>> begin Collected material

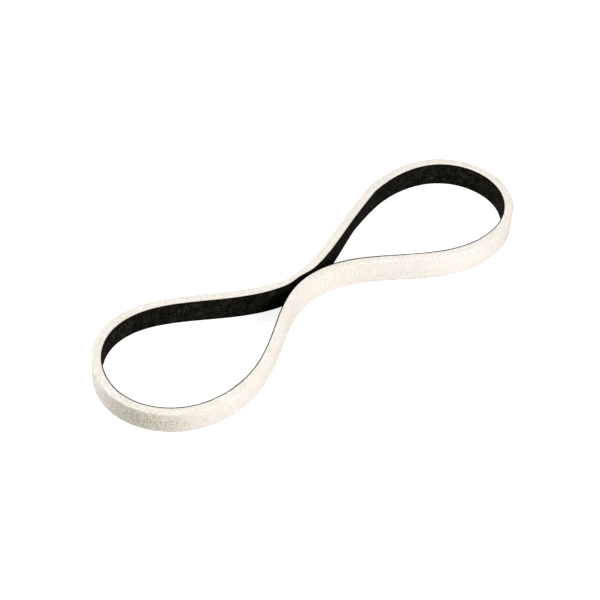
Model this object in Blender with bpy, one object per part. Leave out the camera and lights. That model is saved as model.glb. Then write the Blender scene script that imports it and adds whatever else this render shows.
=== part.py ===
"""A narrow felt polishing belt, standing on its edge.

The belt is one closed loop of thick wool felt with a thin dark backing bonded to its inner side.
It has sprung into two lobes with a narrow waist between them. Its back wall has a slight bend
where the belt is spliced, and its walls lean a little. Metres, +Z up. The origin is under the
middle of the belt, on the surface it stands on, and the long axis of the loop runs along X.
"""

from math import cos, pi, radians, sin

import bpy

MM = 0.001

# The belt itself
belt_length = 609.6 * MM
belt_width = 12.7 * MM
felt_thickness = 4.5 * MM
felt_edge_radius = 0.4 * MM
backing_thickness = 0.4 * MM
backing_edge_inset = 0.2 * MM
glue_line = 0.1 * MM

# Headings over the surface, seen from above
RIGHT = 0.0
BACK = 0.5 * pi
LEFT = pi
FRONT = 1.5 * pi
into_splice = radians(191.0)
splice_bend = radians(8.0)
out_of_splice = into_splice + splice_bend

# How the belt lies: the line between the felt and the backing, counter-clockwise from above.
# Each point has its place, its heading, and how far the curve reaches on its way in and out.
# The unit is about a millimetre, and is sized so that the whole line is as long as the belt.
BELT_LINE = (
    # x, y, heading in, heading out, reach in, reach out
    (2.5, 3.0, RIGHT, RIGHT, 34.0, 35.5),  # waist, front wall
    (88.5, -28.5, RIGHT, RIGHT, 34.0, 25.5),  # right lobe, front wall
    (128.5, 4.0, BACK, BACK, 16.0, 15.5),  # right lobe, end
    (74.0, 32.0, into_splice, out_of_splice, 42.5, 44.5),  # right lobe, back wall
    (-9.0, 4.0, LEFT, LEFT, 24.5, 32.0),  # waist, back wall
    (-90.5, 33.0, LEFT, LEFT, 27.5, 23.0),  # left lobe, back wall
    (-127.5, -3.0, FRONT, FRONT, 16.0, 16.0),  # left lobe, end
    (-91.0, -34.0, RIGHT, RIGHT, 22.5, 40.0),  # left lobe, front wall
)

# How the walls lean: the top edge's shift from the bottom edge, in the line's unit, at even
# places from the left end of the line to its right end
TOP_SHIFT = (
    # x, y
    (-1.8, -1.0),
    (0.0, -0.4),
    (0.0, 0.8),
    (0.0, -1.0),
    (0.0, 0.5),
)

# Fineness: facets between two points of the line, facets round an edge of the felt, and the
# steps between two points when the line is measured
line_resolution = 24
edge_resolution = 3
measuring_resolution = 400

FELT_COLOUR = (0.87, 0.83, 0.74, 1.0)
BACKING_COLOUR = (0.014, 0.013, 0.011, 1.0)


def clear_scene():
    for obj in list(bpy.data.objects):
        bpy.data.objects.remove(obj, do_unlink=True)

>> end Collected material

*Written task*: Begin with the first line of the data above and, please, print each line exactly until you have printed the line containing "on its edge."; print nothing else.

*Exercise result*:
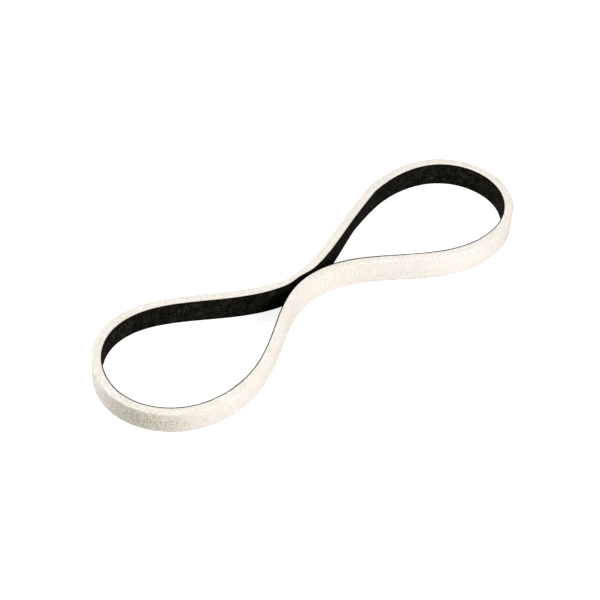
Model this object in Blender with bpy, one object per part. Leave out the camera and lights. That model is saved as model.glb. Then write the Blender scene script that imports it and adds whatever else this render shows.
=== part.py ===
"""A narrow felt polishing belt, standing on its edge.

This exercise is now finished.